When we move in line with the universal flow of life we ‘make love’ or expand the love that already is there and that we are all made of.
‘It’s impossible to get tired from love’ indeed and to have those things in our days which show us that is such a gift be they hills or other.
No coincidence that in life we find ourselves in the exact situation required to challenge that which we hold onto and allows us to learn.
I always love to climb up as I do also in daily life. I love evolution and love to move my body in a flow that supports me to take all steps needed. It is a great feeling in the body.
“Bringing back the connection, my breath became steady, my body expanded, I felt the immensity that I am – not just the physical body that is walking – and I kept moving with ease” – beautiful. Breathing gently gives us our connection and in this quality connection we walk, move, live life truly where our breath becomes our eye.
I agree totally Zofia – noticing changes in our breathing due to things around us can also reveal our own reactions and bringing a focus back to the quality of breath supports us to not be altered in reaction to them.
I love walking as a form of exercise, it gives me the opportunity to tune in more clearly with my whole body and how I’m feeling, to let go of any areas that I’m holding in excess tension and to enjoy moving and freeing up my body.
‘I knew from past hill experience that if I went into drive I would be exhausted and out of breath, so I made a conscious effort to stay with my body and feel each step. ‘ I know this with getting tasks done – when I think about what I’ve got to do, that it’s all up to me to do it I get easily overwhelmed and have to rest! When I stay with me and just complete what’s there in front of me no energy is wasted and I am fine, I don’t get exhausted!
I have been studying something recently that felt like an uphill battle at first, but as soon as I surrendered to the process and made my connection to myself a constant bearing, it has been amazing to feel what is possible.

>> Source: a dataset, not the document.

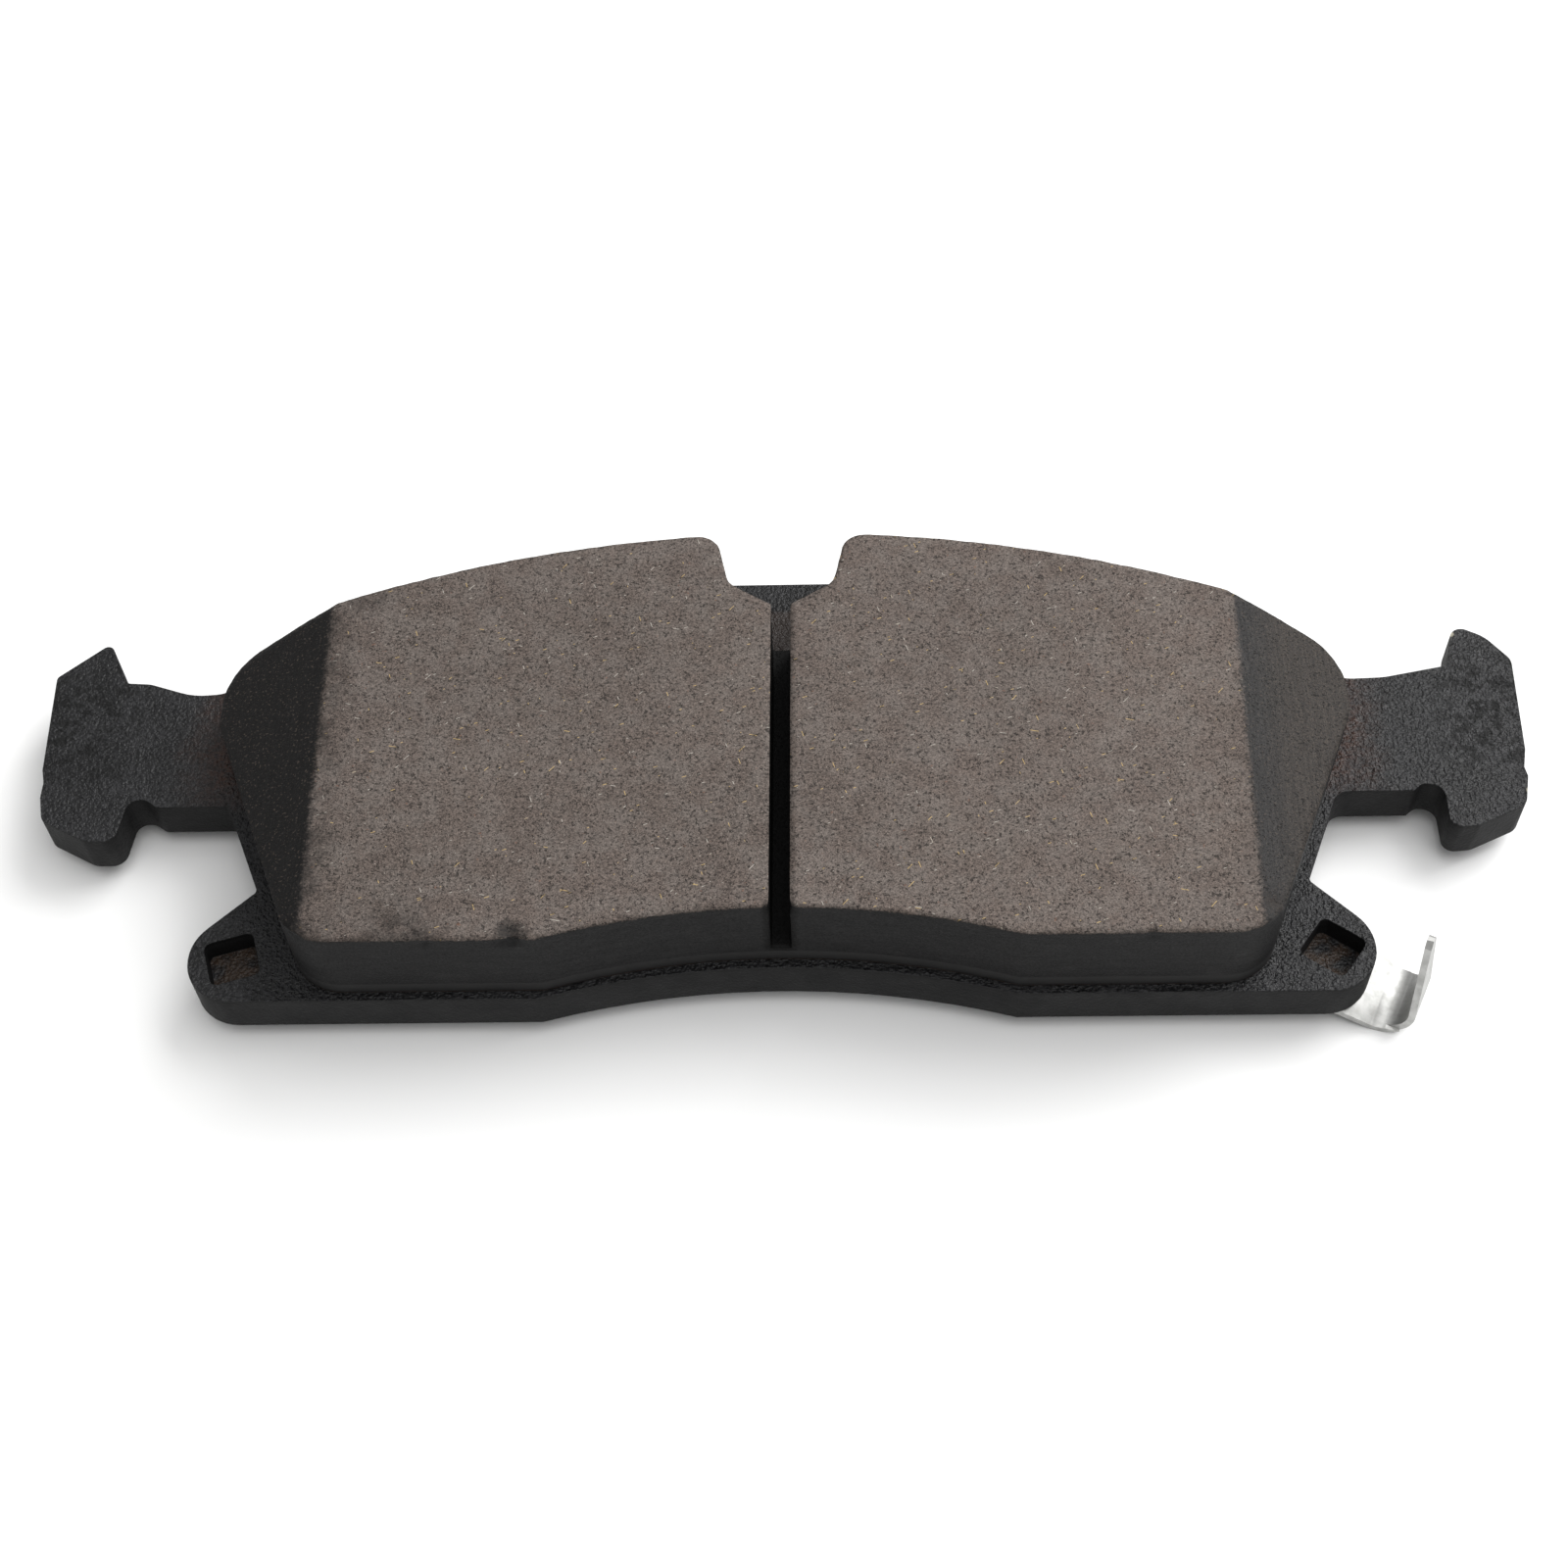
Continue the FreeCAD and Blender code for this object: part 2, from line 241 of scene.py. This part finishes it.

I have found that with consistency and allowing something to unfold rather than ‘pushing’ to achieve something, which includes walking up hills, then after a while what had seemed difficult no longer does and the awareness gained always surprising.
Very true Jonathan and equally that which can seem a challenge initially may be most deserving of our awareness and attention.
There is so much being communicated to us constantly on a symbolic level, all there waiting for us to open our eyes and see it.